Seperti yang terlansir dari laman webpage.pace.edu, pencegahan masyarakat akan keinginan wanita untuk hidup mandiri membuat wanita seakan-akan bergantung pada pendapatan atau penghasilan pria.
Wanita digambarkan sebagai makhluk yang dikelilingi oleh hukum-hukum yang melarang mereka untuk memasuki dunia kerja yang bisa menyokong kehidupan individual mereka, tidak memiliki hak milik, dan oleh karena itu mereka harus menikah.
Apapun yang diinginkan seorang wanita tidak akan memiliki arti penting karena mereka hanya akan menjadi istri yang nantinya akan sangat bergantung pada suaminya.
Hal selanjutnya yang dinilai paling penting pada masa itu mengenai istri yang baik adalah adalah mengenai keperawanan. Namun keperawanan saja ternyata tidak cukup karena wanita juga diharuskan suci secara mental sampai waktu akhirnya mereka dilamar.

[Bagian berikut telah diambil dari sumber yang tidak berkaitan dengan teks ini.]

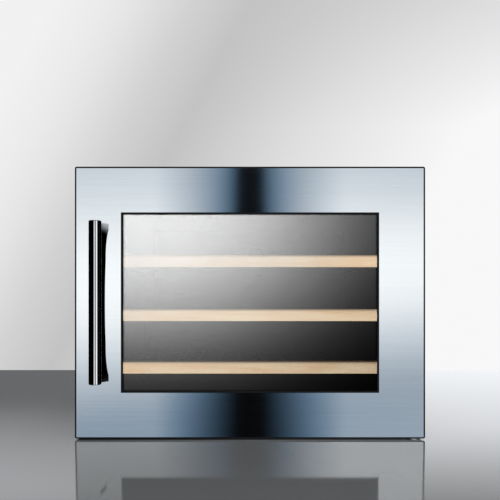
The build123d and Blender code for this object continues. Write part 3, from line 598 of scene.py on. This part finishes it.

Kriteria-kriteria seperti ini ternyata tidak diberlakukan untuk kaum pria karena mereka dianggap berhak atau diijinkan untuk melakukan hubungan seksual sebelum menikah bahkan juga melakukan perselingkuhan.
Hal-hal semacam itu yang menjadi potret masyarakat dan cara mereka menyikapi wanita sebagai makhluk yang harus diatur dan dikontrol.